There is also an FsT based Global neighbor joining tree in the PDF with a familiar outcome.

UPDATE: As far as the 7 clusters found in this global STRUCTURE run;
Cluster 1 (Blue) : Dominates in Sub-Saharan Africa, peaking in the hunter gatherers, AKA, Pygmy and Khoisan (Amhara ~28% , Oromo ~ 35%, Maasai ~ 56% )

Cluster 2 (Purple) : Dominates mostly in the Ethiopian and Maasai samples, but also found in North Africa, Near-east and West Africa in fairly significant amounts. (Amhara ~44% , Oromo ~ 44%, Maasai ~ 38% ) 

Cluster 3 (Green) : Dominates in West Asia / Europe, with a peak in the Sardinians. (Amhara ~28% , Oromo ~ 21%Maasai ~ 6% )

Cluster 4 (Orange) : Dominates in South Asia, peaking with the Gujarati samples.

Cluster 5 (Teal) : Dominates in East Asia.

Cluster 6 (Light Blue) : Dominates with Native Americans.

Cluster 7 (Brown) : Dominates with Oceanians.

Unfortunately the K=2 to 6 runs have not been reported, making it hard to gauge how this particular dataset would stack up relative to other global datasets.

UPDATE2: Comparing with ADMIXTURE.

Here, I compare the cluster breakdowns (or peaking populations) of the Global STRUCTURE run of this post, with the clusters formed in the ADMIXTURE global K=7 runs I have done in the past on two separate datasets, both datasets can be downloaded from here.

Dataset 1, Global, K= 7, Without Pagani 2012 East African Samples.

Cluster1: sardinian,basque,spaniards,italian,tuscans

Cluster2: dogon,yoruba,bambaran,hausa,igbo

Cluster3: irula,tn-dalit,ap-mala,ap-madiga,north-kannadi

Cluster4: san-nb,san,!kung,pygmy,mbutipygmy

Cluster5: papuan,melanesian,tongan,samoan,paniya

Cluster6: colombian,surui,karitiana,pima,totonac

Cluster7: she,han,chinese-americans,singapore-chinese,chinese

Dataset 2, Global, K= 7 , With Pagani 2012 East African Samples.

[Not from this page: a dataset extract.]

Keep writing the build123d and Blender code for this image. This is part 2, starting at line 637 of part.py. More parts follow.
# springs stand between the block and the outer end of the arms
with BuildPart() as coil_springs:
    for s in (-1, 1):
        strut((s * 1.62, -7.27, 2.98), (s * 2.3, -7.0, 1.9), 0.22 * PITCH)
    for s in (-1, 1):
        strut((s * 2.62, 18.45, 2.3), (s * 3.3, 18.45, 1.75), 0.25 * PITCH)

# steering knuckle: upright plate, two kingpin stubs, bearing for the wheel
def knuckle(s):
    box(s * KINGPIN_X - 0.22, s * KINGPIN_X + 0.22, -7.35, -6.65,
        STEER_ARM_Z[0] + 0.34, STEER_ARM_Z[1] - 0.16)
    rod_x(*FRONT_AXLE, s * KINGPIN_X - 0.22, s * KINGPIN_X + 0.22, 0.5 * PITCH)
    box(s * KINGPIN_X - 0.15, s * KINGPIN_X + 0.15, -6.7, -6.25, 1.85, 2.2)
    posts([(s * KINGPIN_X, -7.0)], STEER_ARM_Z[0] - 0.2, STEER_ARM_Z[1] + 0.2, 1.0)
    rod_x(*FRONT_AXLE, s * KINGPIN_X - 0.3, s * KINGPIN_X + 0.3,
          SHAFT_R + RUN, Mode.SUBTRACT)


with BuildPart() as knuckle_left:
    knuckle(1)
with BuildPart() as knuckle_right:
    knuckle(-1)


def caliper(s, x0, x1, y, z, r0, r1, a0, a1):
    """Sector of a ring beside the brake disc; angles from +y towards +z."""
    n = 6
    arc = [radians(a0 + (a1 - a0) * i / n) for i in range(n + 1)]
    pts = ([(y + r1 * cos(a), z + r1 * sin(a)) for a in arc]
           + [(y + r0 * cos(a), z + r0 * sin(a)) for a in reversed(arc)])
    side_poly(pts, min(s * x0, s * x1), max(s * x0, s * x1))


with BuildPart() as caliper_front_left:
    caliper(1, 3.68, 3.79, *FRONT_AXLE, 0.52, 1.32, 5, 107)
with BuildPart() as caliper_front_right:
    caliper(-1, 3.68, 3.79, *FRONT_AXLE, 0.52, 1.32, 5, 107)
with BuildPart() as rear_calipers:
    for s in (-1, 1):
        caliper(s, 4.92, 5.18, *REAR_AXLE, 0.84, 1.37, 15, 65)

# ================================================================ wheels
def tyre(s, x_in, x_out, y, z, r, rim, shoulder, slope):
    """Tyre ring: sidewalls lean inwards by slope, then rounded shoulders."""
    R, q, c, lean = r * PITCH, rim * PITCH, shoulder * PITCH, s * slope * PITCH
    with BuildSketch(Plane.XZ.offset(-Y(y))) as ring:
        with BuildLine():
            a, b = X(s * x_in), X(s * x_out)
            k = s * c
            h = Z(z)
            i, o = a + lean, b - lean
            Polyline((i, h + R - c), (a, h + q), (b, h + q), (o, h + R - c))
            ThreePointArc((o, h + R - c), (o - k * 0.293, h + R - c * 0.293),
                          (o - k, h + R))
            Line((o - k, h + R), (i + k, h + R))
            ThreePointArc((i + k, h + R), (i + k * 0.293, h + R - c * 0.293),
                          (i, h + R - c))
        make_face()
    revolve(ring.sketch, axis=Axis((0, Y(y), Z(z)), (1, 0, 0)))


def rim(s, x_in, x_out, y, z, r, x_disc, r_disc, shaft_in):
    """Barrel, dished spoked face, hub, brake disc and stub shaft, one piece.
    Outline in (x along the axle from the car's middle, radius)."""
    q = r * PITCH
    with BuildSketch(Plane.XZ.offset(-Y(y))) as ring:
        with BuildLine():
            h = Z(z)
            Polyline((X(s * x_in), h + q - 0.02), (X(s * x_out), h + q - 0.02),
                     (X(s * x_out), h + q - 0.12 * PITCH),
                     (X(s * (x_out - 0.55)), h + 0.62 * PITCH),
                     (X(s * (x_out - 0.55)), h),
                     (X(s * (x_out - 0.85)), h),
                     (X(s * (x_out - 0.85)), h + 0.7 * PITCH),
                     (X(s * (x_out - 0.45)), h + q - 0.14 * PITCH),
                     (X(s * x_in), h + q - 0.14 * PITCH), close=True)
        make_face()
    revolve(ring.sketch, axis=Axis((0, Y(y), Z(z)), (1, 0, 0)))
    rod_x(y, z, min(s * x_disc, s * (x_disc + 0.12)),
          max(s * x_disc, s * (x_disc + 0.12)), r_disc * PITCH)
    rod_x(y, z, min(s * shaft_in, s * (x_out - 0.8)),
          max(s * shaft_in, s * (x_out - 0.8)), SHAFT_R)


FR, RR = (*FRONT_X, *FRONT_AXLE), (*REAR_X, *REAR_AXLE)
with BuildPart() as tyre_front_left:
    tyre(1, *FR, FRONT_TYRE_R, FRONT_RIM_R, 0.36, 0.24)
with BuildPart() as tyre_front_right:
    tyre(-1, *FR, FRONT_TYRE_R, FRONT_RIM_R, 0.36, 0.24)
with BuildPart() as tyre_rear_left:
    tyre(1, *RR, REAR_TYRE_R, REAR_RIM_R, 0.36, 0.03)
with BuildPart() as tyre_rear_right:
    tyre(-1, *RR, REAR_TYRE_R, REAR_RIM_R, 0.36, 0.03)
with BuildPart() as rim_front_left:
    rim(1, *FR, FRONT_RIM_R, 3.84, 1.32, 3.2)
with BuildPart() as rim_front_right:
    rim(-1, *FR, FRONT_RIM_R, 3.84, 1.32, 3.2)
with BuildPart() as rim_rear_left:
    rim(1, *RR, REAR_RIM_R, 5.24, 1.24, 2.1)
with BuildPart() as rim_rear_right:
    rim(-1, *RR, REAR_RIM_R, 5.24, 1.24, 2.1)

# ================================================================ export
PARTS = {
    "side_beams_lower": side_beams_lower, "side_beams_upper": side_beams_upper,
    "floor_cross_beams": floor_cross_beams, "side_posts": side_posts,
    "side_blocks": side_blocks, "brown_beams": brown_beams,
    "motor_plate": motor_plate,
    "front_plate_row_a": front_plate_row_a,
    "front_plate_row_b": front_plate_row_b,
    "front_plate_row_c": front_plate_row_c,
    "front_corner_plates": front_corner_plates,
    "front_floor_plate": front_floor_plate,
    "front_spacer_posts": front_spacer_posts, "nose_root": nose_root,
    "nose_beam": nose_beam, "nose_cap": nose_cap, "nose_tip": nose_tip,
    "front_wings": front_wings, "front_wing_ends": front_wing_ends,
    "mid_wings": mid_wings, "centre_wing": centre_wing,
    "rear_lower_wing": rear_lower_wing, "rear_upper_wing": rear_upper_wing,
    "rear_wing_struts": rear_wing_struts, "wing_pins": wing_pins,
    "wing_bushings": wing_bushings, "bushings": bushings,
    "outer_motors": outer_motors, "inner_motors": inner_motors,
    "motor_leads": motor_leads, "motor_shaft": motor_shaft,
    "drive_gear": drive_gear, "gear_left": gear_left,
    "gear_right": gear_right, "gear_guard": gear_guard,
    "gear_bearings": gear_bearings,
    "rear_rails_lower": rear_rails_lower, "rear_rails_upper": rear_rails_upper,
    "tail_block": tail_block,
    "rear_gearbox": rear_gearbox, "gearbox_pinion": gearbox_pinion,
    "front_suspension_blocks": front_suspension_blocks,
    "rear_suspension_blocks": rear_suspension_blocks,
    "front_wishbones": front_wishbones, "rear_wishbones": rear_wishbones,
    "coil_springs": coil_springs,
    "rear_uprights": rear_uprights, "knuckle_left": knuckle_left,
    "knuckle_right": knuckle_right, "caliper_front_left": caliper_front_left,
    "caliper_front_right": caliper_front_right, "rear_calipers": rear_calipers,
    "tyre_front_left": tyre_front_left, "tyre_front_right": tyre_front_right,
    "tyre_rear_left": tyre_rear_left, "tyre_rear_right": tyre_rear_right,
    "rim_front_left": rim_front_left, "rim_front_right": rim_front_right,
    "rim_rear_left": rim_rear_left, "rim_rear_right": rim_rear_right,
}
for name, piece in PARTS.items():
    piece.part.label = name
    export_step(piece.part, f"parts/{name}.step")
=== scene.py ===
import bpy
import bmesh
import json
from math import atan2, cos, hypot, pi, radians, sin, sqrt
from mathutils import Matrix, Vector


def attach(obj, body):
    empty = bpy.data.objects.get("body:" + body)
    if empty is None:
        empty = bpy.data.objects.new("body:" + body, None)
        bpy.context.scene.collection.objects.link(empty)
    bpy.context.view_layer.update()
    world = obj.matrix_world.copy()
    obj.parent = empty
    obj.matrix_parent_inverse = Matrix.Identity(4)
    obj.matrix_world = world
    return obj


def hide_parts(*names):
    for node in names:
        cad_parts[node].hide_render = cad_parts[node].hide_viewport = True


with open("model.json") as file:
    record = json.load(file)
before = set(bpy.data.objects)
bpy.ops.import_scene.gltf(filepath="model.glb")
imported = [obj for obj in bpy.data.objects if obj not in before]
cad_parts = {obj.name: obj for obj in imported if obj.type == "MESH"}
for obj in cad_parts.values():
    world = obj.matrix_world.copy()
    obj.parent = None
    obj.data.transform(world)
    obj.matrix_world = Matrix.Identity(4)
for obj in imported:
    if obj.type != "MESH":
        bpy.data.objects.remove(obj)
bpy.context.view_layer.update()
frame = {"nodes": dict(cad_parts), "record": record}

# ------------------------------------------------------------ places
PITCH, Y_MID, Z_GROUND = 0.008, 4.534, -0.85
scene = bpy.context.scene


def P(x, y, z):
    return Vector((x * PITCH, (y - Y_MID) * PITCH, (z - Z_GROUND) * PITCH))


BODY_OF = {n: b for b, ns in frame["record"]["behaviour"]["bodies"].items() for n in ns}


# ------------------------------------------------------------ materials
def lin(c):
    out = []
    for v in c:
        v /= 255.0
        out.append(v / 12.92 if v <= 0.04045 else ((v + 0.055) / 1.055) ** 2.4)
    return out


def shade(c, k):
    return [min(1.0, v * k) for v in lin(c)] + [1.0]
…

Cluster1: papuan,irula,tn-dalit,ap-mala,ap-madiga

Cluster2: sardinian,basque,spaniards,italian,tuscans

Cluster3: san-nb,san,!kung,pygmy,mbutipygmy

Cluster4: colombian,karitiana,surui,pima,totonac

Cluster5: she,chinese,han,chinese-americans,singapore-chinese

Cluster6: yoruba,dogon,brong,igbo,bambaran

Cluster7: ARI-B,ARI-C,Gumuz,Somali,EtS-P

The clusters highlighted in yellow are clusters also found by the STRUCTURE run of this post (at least roughly), the main differences are in the African clusters, while ADMIXTURE split the African clusters between a West African, Hunter Gatherer and East African (only in the case of the Pagani inclusive samples), the STRUCTURE run did not find 3 but rather only 2 African components, instead, as a compensation it split the Oceanians from the South Asians. There can only be three explanations to these differences in results:

  1. The SNPs used are from different regions of the genome
  2. The way STRUCTURE splits components is different from ADMIXTURE
  3. The difference in sampling of the global datasets (of which those of the ADMIXTURE runs were more complete)

Or all 3 could be true with varying degrees of impact. The only way to verify is by running ADMIXTURE with a global dataset similar to the one in this post.